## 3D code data
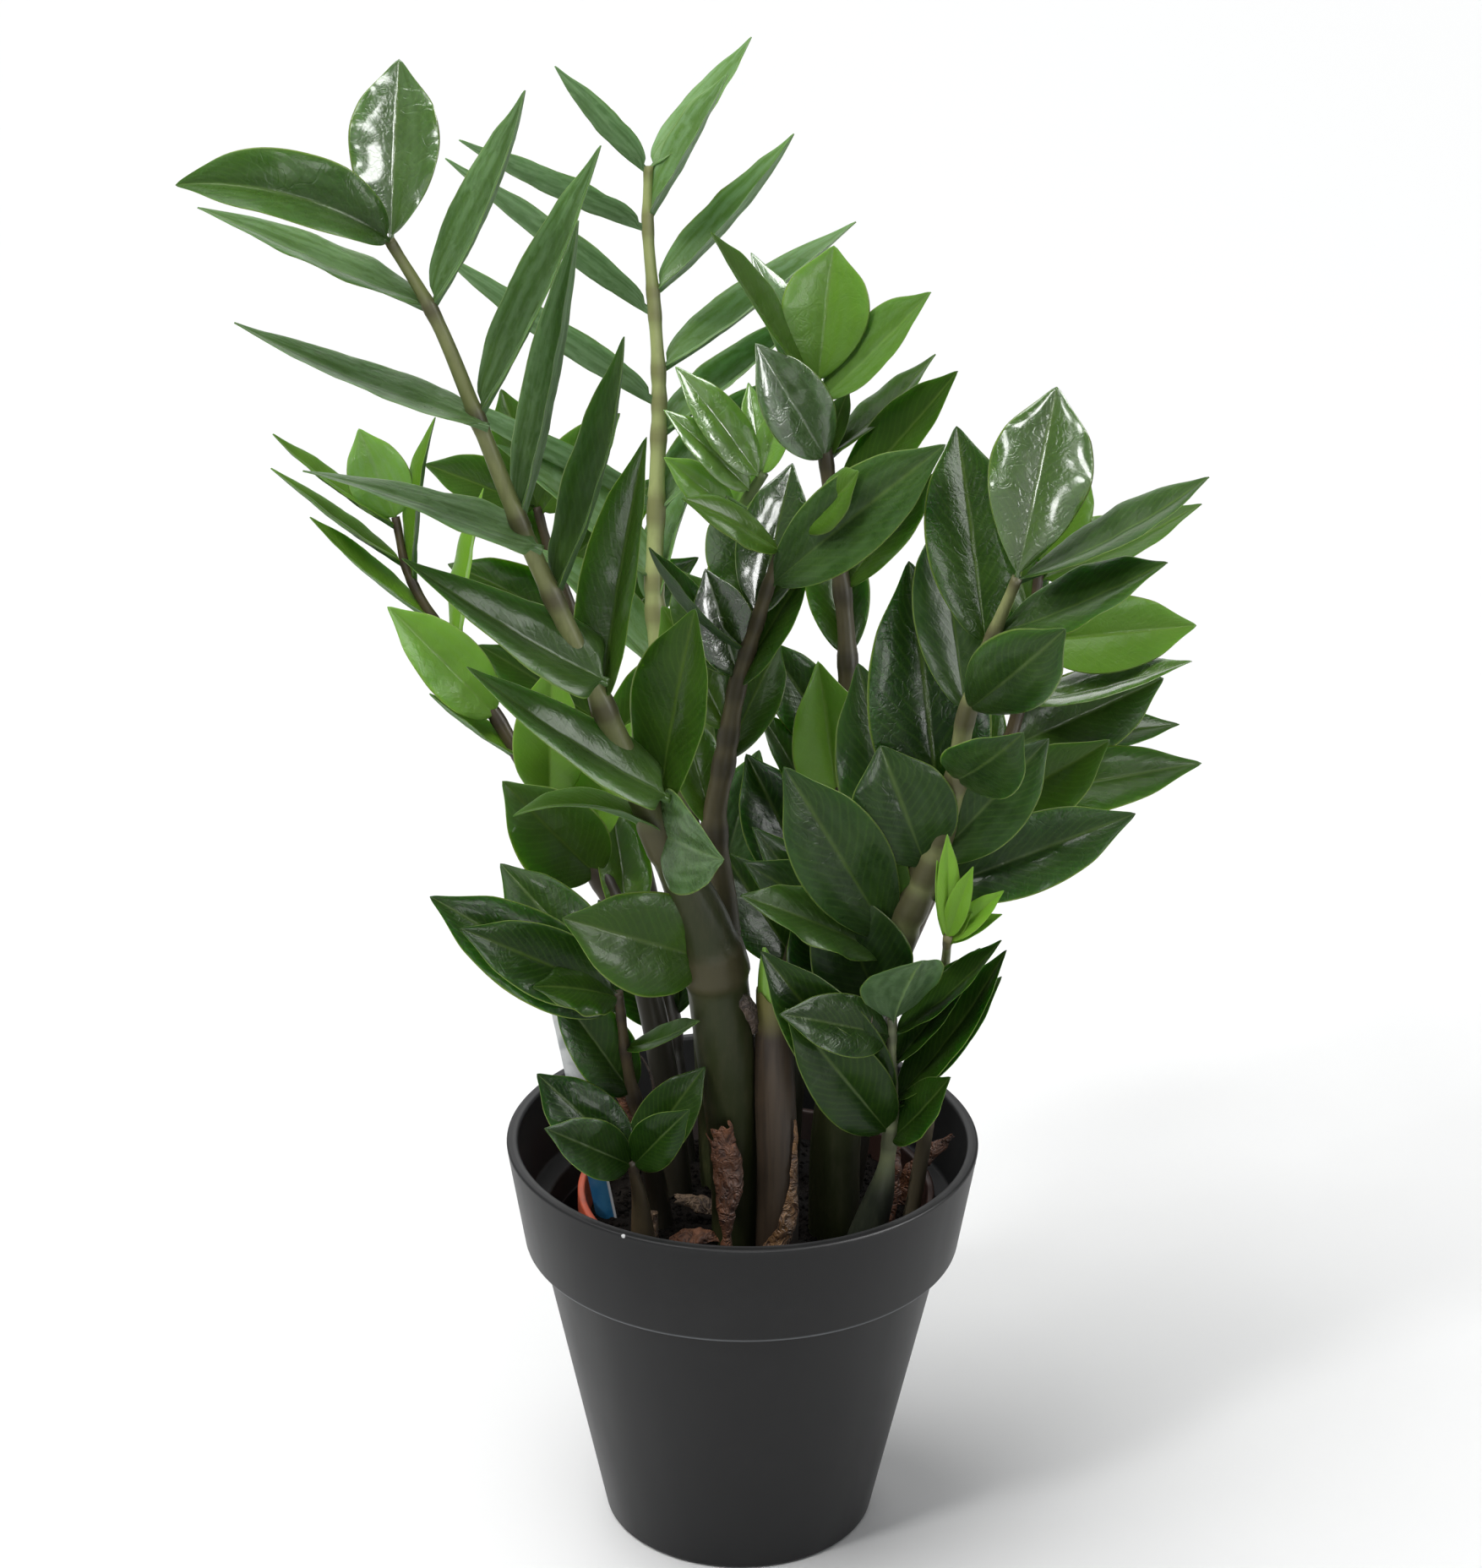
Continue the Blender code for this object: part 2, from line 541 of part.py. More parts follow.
def planter():
    """The outer pot: flat foot, straight taper, a wider band with a rounded lip, and a ledge inside."""
    rim_inner = RIM_RADIUS - RIM_WALL
    ledge_outer = BAND_FOOT_RADIUS - LIP_CORNER
    ledge_inner = BODY_TOP_RADIUS - BODY_WALL
    floor_radius = BASE_RADIUS - BODY_WALL
    profile = (
        (0, 0), (BASE_RADIUS - FOOT_CORNER, 0), (BASE_RADIUS, FOOT_CORNER),
        (BODY_TOP_RADIUS, BAND_FOOT), (BAND_FOOT_RADIUS - LIP_CORNER, BAND_FOOT),
        (BAND_FOOT_RADIUS, BAND_FOOT + LIP_CORNER),
        (RIM_RADIUS, PLANTER_HEIGHT - RIM_CORNER), (RIM_RADIUS - RIM_CORNER, PLANTER_HEIGHT),
        (rim_inner + RIM_CORNER, PLANTER_HEIGHT), (rim_inner, PLANTER_HEIGHT - RIM_CORNER),
        (ledge_outer, LEDGE_HEIGHT), (ledge_inner, LEDGE_HEIGHT - INNER_CORNER),
        (floor_radius, FLOOR + INNER_CORNER), (floor_radius - INNER_CORNER, FLOOR), (0, FLOOR),
    )
    solid = add_solid("outer_pot", *turned(profile))
    finish_solid(solid, material("charcoal_plastic", (0.035, 0.035, 0.036), 0.45))


def nursery_inner_radius(height):
    """Radius inside the nursery pot's wall at a height above the ground."""
    share = (height - NURSERY_FOOT) / NURSERY_HEIGHT
    outer = NURSERY_BASE_RADIUS + (NURSERY_RIM_RADIUS - NURSERY_LIP - NURSERY_BASE_RADIUS) * share
    return outer - NURSERY_WALL


def nursery_pot():
    """The growing pot inside the planter: a thin tapered wall, a rolled lip and drain holes in its floor."""
    foot, top = NURSERY_FOOT, NURSERY_FOOT + NURSERY_HEIGHT
    lip_foot = top - NURSERY_LIP_DEPTH
    outer_at_lip = nursery_inner_radius(lip_foot) + NURSERY_WALL
    floor_top = foot + NURSERY_WALL
    profile = (
        (0, foot), (NURSERY_BASE_RADIUS - NURSERY_CORNER, foot), (NURSERY_BASE_RADIUS, foot + NURSERY_CORNER),
        (outer_at_lip, lip_foot), (NURSERY_RIM_RADIUS, lip_foot), (NURSERY_RIM_RADIUS, top - NURSERY_CORNER),
        (NURSERY_RIM_RADIUS - NURSERY_CORNER, top), (nursery_inner_radius(top) + NURSERY_CORNER, top),
        (nursery_inner_radius(top), top - NURSERY_CORNER),
        (nursery_inner_radius(floor_top), floor_top), (0, floor_top),
    )
    solid = add_solid("nursery_pot", *turned(profile, x=NURSERY_X))
    drains = []
    for k in range(DRAIN_HOLES):
        turn = 2 * math.pi * (k + 0.5) / DRAIN_HOLES
        x, y = NURSERY_X + DRAIN_CIRCLE * math.cos(turn), DRAIN_CIRCLE * math.sin(turn)
        low, high = foot - DRAIN_OVERCUT, floor_top + DRAIN_OVERCUT
        line = np.array(((x, y, low, DRAIN_RADIUS), (x, y, high, DRAIN_RADIUS)))
        drains.append(tube(line, DRAIN_SIDES))
    boolean_with(solid, "DIFFERENCE", "drains", drains)
    finish_solid(solid, material("terracotta_plastic", (0.58, 0.09, 0.038), 0.5))


def soil_lift(x, y):
    """How far the soil's surface stands above or below its mean level."""
    broad = math.sin(x * 0.11 + 0.7) * math.cos(y * 0.09 - 0.4)
    fine = 0.6 * math.sin(x * 0.23 + y * 0.19)
    return SOIL_RELIEF * (broad + fine) / 1.6


def soil():
    """The potting soil, filling the nursery pot, with a plain hole for each thing that stands in it."""
    floor = NURSERY_FOOT + NURSERY_WALL + GAP
    edge = nursery_inner_radius(SOIL_TOP) - SOIL_WALL_GAP
    profile = [(0, floor), (nursery_inner_radius(floor) - SOIL_WALL_GAP, floor), (edge, SOIL_TOP)]
    profile += [(edge * share, SOIL_TOP) for share in reversed(SOIL_RING_SHARES[:-1])] + [(0, SOIL_TOP)]
    points, faces = turned(profile, x=NURSERY_X)
    top = points[:, 2] == SOIL_TOP
    points[top, 2] += [soil_lift(x, y) for x, y in points[top, :2]]
    solid = add_solid("soil", points, faces)
    holes = []
    for frond in FRONDS.values():
        line, _ = stem_line(frond["stem"])
        above = np.searchsorted(line[:, 2], SOIL_TOP + HOLE_ABOVE_SOIL) + 1
        line = line[:above].copy()
        line[0, 2] -= HOLE_CLEARANCE
        holes.append(tube(line, stem_sides(frond), HOLE_CLEARANCE))
    holes.append(box_bar(LABEL_FOOT, LABEL_TOP, LABEL_WIDTH, LABEL_THICKNESS, HOLE_CLEARANCE))
    boolean_with(solid, "DIFFERENCE", "holes", holes)
    finish_solid(solid, material("potting_soil", (0.012, 0.009, 0.007), 0.95), smooth=False)


def plant_label():
    """A blank plastic label that stands in the soil."""
    solid = add_solid("plant_label", *box_bar(LABEL_FOOT, LABEL_TOP, LABEL_WIDTH, LABEL_THICKNESS))
    finish_solid(solid, material("label_plastic", (0.09, 0.24, 0.42), 0.3), smooth=False)


def fronds():
    """Each frond, shoot and dry scale: its stem with its leaflets joined to it."""
    for name, frond in FRONDS.items():
        stem, *leaflets = frond_solids(frond)
        solid = add_solid(name, *stem)
        boolean_with(solid, "UNION", "leaflets", leaflets)
        kind = next(kind for kind in FINISHES if name.startswith(kind))
        finish_solid(solid, material(name, *FINISHES[kind]))


def main():
    for thing in list(bpy.data.objects):
        bpy.data.objects.remove(thing)
    planter()
    nursery_pot()
    soil()
    plant_label()
    fronds()


main()
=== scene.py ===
"""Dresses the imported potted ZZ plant: planter, growing pot, soil, label, fronds, new shoot and dry scales.

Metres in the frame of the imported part, +Z up, the plant's front towards -Y.
Tables hold millimetres and degrees, where they don't say otherwise.
"""

import math

import bmesh
import bpy
import numpy as np
from bpy.props import FloatProperty, FloatVectorProperty, IntProperty, PointerProperty
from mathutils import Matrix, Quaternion, Vector, noise


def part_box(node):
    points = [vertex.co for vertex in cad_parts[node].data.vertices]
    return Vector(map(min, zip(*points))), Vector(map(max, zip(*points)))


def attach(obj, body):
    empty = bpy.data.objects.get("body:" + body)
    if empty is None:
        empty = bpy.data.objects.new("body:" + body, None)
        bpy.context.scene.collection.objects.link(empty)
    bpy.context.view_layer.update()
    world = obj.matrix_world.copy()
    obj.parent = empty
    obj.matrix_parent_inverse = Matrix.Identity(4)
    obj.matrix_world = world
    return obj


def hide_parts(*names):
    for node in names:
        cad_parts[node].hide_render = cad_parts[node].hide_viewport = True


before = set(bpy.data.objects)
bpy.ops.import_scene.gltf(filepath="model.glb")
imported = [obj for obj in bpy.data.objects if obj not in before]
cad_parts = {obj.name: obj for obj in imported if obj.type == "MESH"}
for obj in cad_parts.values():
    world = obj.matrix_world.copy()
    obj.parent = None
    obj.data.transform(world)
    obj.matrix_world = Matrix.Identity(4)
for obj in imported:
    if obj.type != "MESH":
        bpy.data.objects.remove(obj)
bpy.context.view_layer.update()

bl_info = {
    "name": "Potted ZZ plant",
    "version": (1, 0, 0),
    "blender": (4, 5, 0),
    "location": "3D View > Sidebar > ZZ plant",
    "description": "Builds the fine planter, soil, fronds, shoot and dry scales of a potted ZZ plant",
    "category": "Object",
}

MM = 0.001
BODY = "root"
_, PLANTER_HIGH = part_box("outer_pot")
NURSERY_LOW, NURSERY_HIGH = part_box("nursery_pot")
SOIL_LOW, SOIL_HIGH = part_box("soil")
# Heights of the stems' feet in the soil and of the soil's top.
STEM_FOOT, SOIL_TOP = 118.0, 141.0

# Planter: outer radii, and the heights of the band's lower edge and of the ledge inside.
FOOT_RADIUS, BODY_RADIUS, BAND_RADIUS = 58.1, 86.0, 92.4
BAND_FOOT, LEDGE = 131.5, 145.0
# How round its edges are, and the width of the ring that it stands on.
PLANTER_EDGE, BASE_RING = 1.5, 8.0
# The band leans out by this much for each millimetre that it rises.
BAND_SLOPE = 0.1634
# A white speck on the rim: its place in metres.
RIM_SPECK = (-0.0473, -0.0878, 0.1774)

# Soil: radius of its foot.
SOIL_FOOT = 44.4

# Growing pot: radius of its foot, thickness of its wall, how far its lip stands out, and the lip's depth.
POT_FOOT, POT_WALL, POT_LIP, POT_LIP_DEPTH = 47.0, 1.8, 1.2, 9.0

# Label: a strip from its foot in the soil to its top, blue below BLUE_TOP and milky above it.
LABEL_FOOT, LABEL_TOP = (-52.5, -8.0, 115.0), (-77.0, -4.0, 242.0)
LABEL_WIDTH, LABEL_THICKNESS = 8.5, 1.0
BLUE_TOP = 171.0

# Spacing of the rings along a fine stem, in metres.
STEM_SPACING = 0.0025

# Shoot: how far its foot is led into the soil, and the mean height of the sheath's torn edge.
SHOOT_DEPTH = 22.0
SHEATH_TOP = 259.0

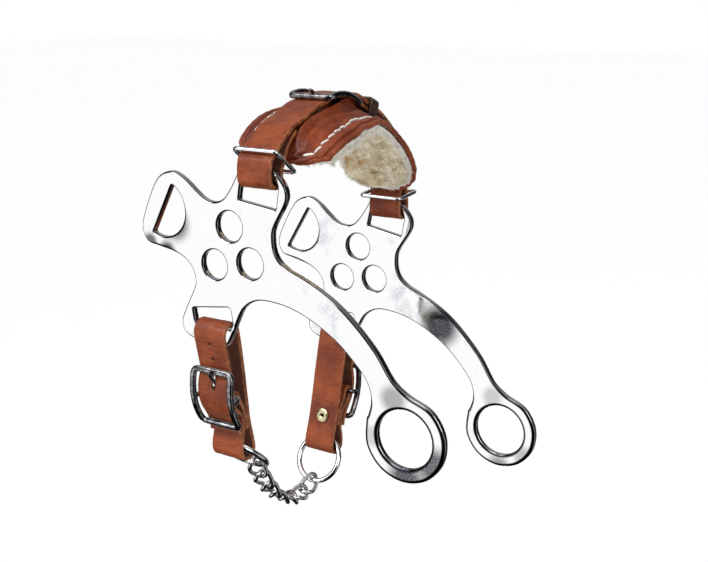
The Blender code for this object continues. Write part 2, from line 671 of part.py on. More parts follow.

## Directions
Copy out exactly the lines running from the one with "finish_solid(solid, material(name, *FINISHES[kind]))" to the one with "obj.matrix_world = world", including both ends, and nothing more.

## Task answer
        finish_solid(solid, material(name, *FINISHES[kind]))


def main():
    for thing in list(bpy.data.objects):
        bpy.data.objects.remove(thing)
    planter()
    nursery_pot()
    soil()
    plant_label()
    fronds()


main()
=== scene.py ===
"""Dresses the imported potted ZZ plant: planter, growing pot, soil, label, fronds, new shoot and dry scales.

Metres in the frame of the imported part, +Z up, the plant's front towards -Y.
Tables hold millimetres and degrees, where they don't say otherwise.
"""

import math

import bmesh
import bpy
import numpy as np
from bpy.props import FloatProperty, FloatVectorProperty, IntProperty, PointerProperty
from mathutils import Matrix, Quaternion, Vector, noise


def part_box(node):
    points = [vertex.co for vertex in cad_parts[node].data.vertices]
    return Vector(map(min, zip(*points))), Vector(map(max, zip(*points)))


def attach(obj, body):
    empty = bpy.data.objects.get("body:" + body)
    if empty is None:
        empty = bpy.data.objects.new("body:" + body, None)
        bpy.context.scene.collection.objects.link(empty)
    bpy.context.view_layer.update()
    world = obj.matrix_world.copy()
    obj.parent = empty
    obj.matrix_parent_inverse = Matrix.Identity(4)
    obj.matrix_world = world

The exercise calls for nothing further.